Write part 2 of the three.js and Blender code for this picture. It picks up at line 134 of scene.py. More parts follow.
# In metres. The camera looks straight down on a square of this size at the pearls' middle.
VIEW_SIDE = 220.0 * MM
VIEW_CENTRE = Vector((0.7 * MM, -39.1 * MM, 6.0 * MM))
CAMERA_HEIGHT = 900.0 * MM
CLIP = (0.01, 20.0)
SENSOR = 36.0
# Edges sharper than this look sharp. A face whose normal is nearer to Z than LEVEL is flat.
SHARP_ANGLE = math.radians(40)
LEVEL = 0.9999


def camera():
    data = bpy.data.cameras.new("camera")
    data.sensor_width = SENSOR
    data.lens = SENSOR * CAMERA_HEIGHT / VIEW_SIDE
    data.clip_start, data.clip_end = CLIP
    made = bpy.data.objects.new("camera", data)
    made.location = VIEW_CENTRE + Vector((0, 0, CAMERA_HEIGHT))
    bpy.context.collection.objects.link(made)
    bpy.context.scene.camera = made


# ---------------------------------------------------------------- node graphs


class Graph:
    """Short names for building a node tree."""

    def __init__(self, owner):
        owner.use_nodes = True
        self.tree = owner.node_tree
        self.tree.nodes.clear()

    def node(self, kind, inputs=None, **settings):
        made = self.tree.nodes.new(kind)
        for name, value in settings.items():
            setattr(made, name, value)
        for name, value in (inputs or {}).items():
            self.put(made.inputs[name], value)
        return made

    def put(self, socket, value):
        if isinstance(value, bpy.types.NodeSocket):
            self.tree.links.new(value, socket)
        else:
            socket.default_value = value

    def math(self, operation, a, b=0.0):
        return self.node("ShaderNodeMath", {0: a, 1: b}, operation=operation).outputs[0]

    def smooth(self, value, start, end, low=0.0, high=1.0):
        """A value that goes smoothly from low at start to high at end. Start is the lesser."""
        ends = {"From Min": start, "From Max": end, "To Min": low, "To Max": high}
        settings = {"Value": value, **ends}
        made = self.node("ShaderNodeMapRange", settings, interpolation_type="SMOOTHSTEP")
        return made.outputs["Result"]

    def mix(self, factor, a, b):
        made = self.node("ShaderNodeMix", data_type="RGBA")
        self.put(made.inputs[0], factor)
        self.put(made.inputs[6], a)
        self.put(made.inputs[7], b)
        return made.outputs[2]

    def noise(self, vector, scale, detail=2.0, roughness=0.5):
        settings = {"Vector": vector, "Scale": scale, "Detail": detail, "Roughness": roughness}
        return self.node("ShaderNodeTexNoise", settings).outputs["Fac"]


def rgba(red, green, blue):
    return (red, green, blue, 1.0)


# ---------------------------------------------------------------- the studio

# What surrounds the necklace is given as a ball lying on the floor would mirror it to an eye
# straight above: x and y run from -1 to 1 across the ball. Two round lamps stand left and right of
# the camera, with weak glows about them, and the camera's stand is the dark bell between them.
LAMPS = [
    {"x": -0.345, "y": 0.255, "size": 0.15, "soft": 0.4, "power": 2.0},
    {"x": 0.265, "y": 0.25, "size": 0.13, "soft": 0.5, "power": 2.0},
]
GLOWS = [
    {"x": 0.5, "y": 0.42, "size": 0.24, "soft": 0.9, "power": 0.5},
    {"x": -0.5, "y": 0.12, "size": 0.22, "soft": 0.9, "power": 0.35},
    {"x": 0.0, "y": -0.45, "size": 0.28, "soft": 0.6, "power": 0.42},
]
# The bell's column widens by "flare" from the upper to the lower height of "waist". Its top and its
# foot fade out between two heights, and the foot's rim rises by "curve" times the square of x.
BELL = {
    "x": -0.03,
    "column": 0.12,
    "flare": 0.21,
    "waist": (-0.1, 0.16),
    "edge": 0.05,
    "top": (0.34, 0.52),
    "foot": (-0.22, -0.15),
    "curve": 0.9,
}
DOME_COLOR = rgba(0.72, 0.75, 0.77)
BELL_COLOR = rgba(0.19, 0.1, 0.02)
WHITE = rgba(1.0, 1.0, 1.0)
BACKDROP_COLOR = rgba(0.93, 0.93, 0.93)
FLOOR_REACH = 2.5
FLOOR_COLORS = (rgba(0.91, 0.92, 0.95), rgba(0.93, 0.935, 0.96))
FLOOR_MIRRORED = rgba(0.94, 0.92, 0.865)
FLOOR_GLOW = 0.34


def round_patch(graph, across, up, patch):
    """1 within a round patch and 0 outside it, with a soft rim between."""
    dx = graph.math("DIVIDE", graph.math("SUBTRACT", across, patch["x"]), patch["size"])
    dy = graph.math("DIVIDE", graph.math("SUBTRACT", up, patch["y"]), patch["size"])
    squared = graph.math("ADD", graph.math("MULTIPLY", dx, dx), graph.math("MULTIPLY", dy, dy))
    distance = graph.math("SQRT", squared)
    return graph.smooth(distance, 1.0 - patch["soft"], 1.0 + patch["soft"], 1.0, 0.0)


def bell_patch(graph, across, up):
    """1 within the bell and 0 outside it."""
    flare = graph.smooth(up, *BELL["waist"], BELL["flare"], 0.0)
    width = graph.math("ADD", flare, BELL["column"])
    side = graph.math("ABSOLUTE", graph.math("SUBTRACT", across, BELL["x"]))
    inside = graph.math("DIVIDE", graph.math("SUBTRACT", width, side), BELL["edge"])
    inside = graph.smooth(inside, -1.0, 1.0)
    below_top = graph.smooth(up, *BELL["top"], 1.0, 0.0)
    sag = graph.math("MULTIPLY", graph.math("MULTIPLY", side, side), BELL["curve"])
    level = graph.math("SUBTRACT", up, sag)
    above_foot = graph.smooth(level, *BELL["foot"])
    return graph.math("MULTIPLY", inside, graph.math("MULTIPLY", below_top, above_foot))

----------

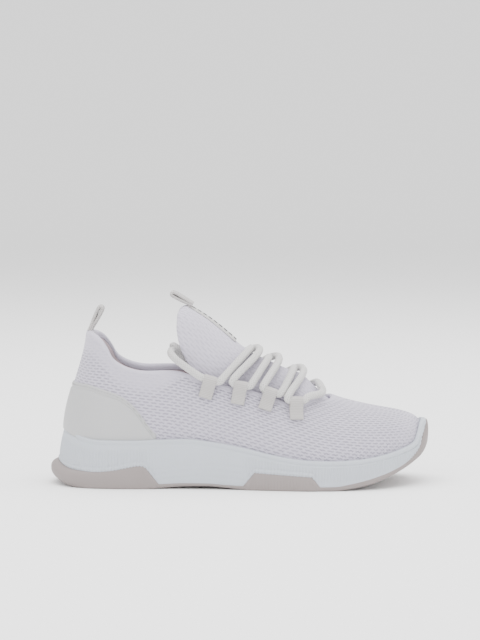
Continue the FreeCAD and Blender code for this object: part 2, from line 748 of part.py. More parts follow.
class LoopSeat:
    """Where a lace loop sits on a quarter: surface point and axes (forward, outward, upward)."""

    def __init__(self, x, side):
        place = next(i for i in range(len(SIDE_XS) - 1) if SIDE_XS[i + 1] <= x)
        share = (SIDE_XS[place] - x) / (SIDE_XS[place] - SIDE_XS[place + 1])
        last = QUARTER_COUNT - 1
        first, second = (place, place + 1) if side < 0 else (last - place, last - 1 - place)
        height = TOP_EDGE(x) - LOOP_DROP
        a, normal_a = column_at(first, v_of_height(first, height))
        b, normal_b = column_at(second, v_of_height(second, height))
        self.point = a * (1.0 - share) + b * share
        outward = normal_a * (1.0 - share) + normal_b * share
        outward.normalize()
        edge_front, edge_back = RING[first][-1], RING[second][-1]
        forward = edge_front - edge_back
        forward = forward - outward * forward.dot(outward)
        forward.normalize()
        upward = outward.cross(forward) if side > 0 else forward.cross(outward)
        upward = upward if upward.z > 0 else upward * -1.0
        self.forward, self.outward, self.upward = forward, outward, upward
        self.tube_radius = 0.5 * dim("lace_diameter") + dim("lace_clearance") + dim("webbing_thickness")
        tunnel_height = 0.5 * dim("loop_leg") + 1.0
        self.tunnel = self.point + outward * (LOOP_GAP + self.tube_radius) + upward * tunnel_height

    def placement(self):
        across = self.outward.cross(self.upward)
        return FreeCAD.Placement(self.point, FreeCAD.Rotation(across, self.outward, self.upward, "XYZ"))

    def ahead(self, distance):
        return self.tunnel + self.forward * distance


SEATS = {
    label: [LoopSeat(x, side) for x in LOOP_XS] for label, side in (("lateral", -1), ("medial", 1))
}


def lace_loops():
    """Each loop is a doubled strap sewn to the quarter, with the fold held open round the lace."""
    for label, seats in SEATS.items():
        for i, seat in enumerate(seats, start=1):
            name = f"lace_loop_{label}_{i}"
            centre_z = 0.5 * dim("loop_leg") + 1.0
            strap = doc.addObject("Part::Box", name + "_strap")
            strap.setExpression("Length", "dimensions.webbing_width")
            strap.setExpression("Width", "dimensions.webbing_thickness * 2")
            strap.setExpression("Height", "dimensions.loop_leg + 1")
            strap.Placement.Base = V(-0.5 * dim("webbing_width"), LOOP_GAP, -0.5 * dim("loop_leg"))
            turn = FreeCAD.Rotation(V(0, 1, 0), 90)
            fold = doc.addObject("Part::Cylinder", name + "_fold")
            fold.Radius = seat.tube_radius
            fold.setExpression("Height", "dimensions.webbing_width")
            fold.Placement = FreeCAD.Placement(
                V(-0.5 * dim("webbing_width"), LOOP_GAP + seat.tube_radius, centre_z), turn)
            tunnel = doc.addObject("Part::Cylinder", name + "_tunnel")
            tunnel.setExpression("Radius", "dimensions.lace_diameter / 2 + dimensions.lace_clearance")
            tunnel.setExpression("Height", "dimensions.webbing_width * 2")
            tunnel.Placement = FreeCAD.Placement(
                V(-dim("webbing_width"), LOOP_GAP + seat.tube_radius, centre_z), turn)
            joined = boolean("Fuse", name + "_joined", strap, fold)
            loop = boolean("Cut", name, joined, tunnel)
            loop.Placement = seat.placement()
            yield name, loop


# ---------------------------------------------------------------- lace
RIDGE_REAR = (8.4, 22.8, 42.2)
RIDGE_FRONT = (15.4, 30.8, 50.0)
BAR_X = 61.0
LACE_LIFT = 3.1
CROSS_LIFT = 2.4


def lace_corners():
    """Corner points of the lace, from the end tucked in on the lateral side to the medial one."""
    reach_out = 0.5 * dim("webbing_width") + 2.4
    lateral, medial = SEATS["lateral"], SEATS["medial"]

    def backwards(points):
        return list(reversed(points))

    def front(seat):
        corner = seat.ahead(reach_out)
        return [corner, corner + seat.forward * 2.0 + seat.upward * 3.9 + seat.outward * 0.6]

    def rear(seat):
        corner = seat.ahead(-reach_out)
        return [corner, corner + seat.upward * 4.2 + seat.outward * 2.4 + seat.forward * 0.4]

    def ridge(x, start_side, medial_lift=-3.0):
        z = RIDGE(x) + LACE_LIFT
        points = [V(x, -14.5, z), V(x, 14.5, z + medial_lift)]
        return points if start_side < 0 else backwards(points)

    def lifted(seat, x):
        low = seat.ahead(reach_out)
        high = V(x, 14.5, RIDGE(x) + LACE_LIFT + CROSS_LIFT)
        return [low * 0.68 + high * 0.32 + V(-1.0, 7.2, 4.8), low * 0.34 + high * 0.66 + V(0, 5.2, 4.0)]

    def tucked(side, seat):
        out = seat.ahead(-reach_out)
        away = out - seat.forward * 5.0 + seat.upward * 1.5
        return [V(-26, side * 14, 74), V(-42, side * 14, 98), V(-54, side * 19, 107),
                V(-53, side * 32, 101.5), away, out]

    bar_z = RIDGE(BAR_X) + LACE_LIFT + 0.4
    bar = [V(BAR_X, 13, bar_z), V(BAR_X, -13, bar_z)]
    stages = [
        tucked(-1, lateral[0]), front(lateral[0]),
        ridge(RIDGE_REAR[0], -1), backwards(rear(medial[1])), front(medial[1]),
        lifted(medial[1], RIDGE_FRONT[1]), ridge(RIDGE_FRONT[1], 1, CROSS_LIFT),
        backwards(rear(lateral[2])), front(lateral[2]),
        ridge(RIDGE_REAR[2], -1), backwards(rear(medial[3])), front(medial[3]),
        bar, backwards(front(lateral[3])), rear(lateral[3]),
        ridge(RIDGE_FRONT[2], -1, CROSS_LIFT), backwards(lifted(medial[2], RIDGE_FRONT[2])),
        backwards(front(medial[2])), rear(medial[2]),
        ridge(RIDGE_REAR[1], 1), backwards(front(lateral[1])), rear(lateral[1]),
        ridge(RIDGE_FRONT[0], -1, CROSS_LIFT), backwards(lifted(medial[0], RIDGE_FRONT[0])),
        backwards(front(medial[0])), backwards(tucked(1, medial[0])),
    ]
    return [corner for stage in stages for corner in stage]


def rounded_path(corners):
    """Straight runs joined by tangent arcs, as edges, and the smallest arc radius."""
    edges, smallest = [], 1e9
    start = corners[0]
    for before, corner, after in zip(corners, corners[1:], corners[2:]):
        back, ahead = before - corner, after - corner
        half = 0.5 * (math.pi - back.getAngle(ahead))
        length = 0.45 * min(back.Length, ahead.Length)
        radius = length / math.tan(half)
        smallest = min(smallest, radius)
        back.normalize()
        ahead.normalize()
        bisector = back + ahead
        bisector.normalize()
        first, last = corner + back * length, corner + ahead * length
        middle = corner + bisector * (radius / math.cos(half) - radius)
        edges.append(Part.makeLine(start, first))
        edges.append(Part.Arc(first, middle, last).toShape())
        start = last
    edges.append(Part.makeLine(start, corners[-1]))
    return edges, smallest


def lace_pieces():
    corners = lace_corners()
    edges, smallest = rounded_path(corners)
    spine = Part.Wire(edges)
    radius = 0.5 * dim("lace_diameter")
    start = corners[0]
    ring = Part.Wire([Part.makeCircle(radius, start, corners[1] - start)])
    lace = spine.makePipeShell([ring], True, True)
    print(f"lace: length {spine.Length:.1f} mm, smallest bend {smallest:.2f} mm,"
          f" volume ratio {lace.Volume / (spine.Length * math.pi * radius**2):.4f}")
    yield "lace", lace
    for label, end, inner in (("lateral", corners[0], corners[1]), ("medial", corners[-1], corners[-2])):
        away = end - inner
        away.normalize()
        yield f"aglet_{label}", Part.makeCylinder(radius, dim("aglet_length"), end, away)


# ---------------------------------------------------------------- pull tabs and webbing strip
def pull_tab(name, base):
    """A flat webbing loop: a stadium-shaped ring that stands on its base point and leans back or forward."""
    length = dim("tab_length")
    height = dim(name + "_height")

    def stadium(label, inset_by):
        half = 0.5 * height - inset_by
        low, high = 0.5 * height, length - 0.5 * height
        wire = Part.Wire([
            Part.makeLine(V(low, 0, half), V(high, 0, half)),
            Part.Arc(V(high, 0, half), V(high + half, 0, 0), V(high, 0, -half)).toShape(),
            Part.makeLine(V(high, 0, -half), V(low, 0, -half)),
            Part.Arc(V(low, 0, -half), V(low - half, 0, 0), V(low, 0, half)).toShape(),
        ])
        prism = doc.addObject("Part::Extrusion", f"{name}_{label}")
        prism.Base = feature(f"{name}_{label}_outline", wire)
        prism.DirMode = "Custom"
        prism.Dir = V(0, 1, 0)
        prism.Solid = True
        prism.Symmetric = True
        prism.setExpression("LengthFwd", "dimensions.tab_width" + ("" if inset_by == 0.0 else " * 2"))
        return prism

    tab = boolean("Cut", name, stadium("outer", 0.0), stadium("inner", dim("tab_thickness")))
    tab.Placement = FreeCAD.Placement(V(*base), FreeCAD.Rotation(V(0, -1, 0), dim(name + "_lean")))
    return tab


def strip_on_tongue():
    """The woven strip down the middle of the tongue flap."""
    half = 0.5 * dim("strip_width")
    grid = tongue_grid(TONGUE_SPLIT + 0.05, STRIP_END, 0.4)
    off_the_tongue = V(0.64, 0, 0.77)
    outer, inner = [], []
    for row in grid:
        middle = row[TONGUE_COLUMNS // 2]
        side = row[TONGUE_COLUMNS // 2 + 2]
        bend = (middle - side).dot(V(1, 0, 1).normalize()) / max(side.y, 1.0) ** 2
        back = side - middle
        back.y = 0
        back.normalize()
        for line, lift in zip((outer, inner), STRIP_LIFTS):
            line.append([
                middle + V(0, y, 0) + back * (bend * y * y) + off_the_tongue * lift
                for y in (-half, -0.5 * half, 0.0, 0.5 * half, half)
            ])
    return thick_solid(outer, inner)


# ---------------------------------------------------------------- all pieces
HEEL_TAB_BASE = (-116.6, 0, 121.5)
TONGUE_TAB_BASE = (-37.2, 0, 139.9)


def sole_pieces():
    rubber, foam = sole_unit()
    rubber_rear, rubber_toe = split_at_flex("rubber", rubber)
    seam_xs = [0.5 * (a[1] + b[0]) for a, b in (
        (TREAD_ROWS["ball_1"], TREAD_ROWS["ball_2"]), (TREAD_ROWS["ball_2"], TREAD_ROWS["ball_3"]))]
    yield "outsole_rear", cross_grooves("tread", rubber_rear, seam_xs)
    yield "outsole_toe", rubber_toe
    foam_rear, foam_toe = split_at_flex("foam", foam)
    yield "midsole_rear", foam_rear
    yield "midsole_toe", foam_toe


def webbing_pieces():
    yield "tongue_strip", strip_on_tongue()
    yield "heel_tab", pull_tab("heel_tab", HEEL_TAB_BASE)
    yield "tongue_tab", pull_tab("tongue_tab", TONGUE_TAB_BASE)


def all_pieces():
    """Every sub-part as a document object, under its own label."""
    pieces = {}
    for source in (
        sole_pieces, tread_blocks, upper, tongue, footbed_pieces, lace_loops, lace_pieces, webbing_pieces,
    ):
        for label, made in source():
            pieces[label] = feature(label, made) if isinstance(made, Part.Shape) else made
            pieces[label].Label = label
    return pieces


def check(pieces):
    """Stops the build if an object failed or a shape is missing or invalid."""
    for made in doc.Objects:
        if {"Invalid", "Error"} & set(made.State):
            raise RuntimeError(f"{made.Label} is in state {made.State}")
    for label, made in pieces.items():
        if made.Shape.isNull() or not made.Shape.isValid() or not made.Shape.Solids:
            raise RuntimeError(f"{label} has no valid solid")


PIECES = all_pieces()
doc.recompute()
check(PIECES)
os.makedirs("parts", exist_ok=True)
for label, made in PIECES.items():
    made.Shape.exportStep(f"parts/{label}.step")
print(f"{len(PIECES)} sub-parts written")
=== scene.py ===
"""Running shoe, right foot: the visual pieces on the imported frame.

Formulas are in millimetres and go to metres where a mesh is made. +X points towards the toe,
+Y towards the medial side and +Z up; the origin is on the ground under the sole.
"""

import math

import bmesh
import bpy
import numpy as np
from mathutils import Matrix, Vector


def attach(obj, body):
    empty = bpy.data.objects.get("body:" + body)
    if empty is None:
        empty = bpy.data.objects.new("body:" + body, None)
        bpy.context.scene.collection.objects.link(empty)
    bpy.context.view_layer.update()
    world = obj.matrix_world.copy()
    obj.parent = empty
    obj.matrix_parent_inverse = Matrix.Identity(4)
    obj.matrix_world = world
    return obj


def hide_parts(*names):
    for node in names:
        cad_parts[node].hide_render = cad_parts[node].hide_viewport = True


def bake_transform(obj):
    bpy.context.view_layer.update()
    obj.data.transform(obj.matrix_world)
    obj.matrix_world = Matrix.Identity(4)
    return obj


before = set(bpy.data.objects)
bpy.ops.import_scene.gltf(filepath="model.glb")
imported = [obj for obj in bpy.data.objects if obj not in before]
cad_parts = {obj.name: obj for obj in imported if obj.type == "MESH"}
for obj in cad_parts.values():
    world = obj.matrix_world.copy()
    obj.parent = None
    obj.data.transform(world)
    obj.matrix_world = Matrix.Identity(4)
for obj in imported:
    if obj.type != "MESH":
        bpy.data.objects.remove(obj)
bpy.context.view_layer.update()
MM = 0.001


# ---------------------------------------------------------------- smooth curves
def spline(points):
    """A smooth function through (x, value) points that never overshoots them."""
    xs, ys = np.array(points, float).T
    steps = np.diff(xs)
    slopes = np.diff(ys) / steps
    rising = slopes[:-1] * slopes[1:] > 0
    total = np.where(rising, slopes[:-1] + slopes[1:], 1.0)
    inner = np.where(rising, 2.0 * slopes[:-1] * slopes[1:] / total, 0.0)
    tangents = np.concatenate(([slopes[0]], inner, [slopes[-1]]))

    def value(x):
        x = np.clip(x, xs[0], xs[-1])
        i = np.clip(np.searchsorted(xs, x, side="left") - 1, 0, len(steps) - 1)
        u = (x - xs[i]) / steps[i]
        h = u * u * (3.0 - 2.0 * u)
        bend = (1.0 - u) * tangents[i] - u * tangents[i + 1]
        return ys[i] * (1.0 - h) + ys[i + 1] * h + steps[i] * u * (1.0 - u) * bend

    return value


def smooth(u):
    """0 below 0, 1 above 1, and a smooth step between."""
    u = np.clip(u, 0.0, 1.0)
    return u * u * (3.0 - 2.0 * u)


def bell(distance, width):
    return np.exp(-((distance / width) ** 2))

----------

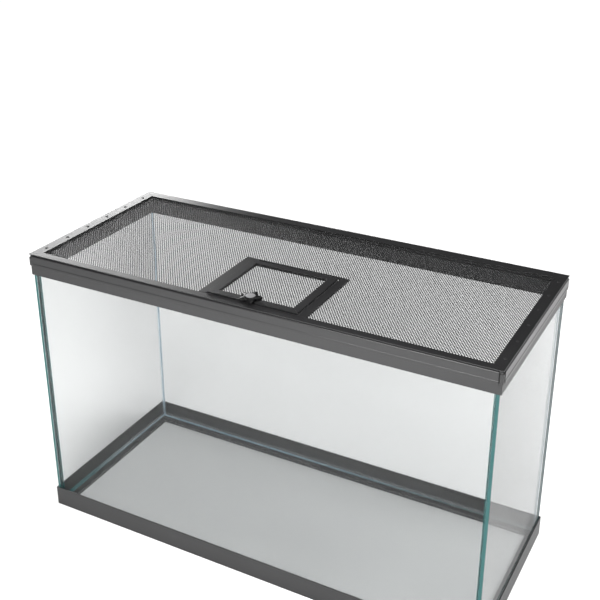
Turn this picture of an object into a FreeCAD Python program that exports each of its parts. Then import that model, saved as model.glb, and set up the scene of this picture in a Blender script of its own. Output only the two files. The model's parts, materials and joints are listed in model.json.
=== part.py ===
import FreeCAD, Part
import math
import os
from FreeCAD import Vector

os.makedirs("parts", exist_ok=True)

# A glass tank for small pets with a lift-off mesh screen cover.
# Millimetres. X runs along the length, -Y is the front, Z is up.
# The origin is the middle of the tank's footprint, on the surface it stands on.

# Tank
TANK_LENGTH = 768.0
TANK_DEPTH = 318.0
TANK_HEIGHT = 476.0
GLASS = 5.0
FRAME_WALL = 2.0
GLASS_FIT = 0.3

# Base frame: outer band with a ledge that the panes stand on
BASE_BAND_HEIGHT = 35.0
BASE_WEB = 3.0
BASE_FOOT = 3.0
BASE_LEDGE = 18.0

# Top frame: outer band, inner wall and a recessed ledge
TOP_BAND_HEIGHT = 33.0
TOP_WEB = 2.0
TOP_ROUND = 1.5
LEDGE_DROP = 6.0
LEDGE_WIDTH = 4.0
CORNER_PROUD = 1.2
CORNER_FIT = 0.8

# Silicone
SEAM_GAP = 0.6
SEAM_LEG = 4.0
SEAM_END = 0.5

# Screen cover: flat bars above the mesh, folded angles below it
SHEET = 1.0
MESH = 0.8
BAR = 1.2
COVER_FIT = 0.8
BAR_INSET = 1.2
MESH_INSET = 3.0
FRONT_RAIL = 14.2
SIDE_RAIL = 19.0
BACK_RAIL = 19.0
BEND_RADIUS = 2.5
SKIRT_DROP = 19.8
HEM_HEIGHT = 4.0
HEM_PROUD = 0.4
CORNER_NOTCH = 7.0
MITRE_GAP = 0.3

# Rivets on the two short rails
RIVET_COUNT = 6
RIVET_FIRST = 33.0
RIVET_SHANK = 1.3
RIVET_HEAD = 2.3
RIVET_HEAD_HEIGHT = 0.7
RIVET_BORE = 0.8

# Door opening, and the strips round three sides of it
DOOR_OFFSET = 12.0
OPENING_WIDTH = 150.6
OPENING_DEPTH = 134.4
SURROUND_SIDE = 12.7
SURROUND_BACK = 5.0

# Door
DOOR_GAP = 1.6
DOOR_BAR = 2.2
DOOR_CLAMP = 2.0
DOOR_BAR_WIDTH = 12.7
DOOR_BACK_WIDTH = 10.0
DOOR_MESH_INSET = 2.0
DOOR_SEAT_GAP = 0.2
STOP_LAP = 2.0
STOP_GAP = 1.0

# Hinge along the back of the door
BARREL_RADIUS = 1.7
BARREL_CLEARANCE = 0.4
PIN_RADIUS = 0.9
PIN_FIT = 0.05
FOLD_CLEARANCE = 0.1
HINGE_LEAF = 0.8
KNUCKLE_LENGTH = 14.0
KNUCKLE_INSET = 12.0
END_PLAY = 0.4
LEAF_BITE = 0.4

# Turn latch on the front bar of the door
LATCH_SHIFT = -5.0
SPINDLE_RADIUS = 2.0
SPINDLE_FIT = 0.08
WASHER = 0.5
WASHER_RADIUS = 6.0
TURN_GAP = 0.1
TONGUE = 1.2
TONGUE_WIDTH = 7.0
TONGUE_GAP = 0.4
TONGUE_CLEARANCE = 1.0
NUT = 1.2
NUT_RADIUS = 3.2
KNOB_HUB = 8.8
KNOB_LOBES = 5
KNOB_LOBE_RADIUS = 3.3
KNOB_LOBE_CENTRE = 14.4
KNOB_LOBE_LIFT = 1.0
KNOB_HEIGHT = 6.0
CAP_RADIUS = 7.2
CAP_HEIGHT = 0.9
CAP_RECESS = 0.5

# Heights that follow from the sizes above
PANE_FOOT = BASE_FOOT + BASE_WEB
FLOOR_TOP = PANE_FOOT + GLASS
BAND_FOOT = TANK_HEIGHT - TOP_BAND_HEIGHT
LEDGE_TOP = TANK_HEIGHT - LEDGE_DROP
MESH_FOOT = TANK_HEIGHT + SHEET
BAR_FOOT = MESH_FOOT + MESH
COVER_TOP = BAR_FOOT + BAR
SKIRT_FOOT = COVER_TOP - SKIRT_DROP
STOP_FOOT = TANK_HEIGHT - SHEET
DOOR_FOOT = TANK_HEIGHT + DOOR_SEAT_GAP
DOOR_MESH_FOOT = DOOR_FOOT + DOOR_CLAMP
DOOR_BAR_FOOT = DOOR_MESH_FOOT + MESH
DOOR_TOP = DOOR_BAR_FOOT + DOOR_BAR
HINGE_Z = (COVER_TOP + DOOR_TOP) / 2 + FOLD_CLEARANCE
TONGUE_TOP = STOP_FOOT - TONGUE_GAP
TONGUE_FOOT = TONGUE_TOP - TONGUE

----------

In the listing above, find the line containing "Write part 2" and the line containing "names for building". Output them and every line between, exactly, and nothing else.

▸ **SOLUTION**:
Write part 2 of the three.js and Blender code for this picture. It picks up at line 134 of scene.py. More parts follow.
# In metres. The camera looks straight down on a square of this size at the pearls' middle.
VIEW_SIDE = 220.0 * MM
VIEW_CENTRE = Vector((0.7 * MM, -39.1 * MM, 6.0 * MM))
CAMERA_HEIGHT = 900.0 * MM
CLIP = (0.01, 20.0)
SENSOR = 36.0
# Edges sharper than this look sharp. A face whose normal is nearer to Z than LEVEL is flat.
SHARP_ANGLE = math.radians(40)
LEVEL = 0.9999


def camera():
    data = bpy.data.cameras.new("camera")
    data.sensor_width = SENSOR
    data.lens = SENSOR * CAMERA_HEIGHT / VIEW_SIDE
    data.clip_start, data.clip_end = CLIP
    made = bpy.data.objects.new("camera", data)
    made.location = VIEW_CENTRE + Vector((0, 0, CAMERA_HEIGHT))
    bpy.context.collection.objects.link(made)
    bpy.context.scene.camera = made


# ---------------------------------------------------------------- node graphs


class Graph:
    """Short names for building a node tree."""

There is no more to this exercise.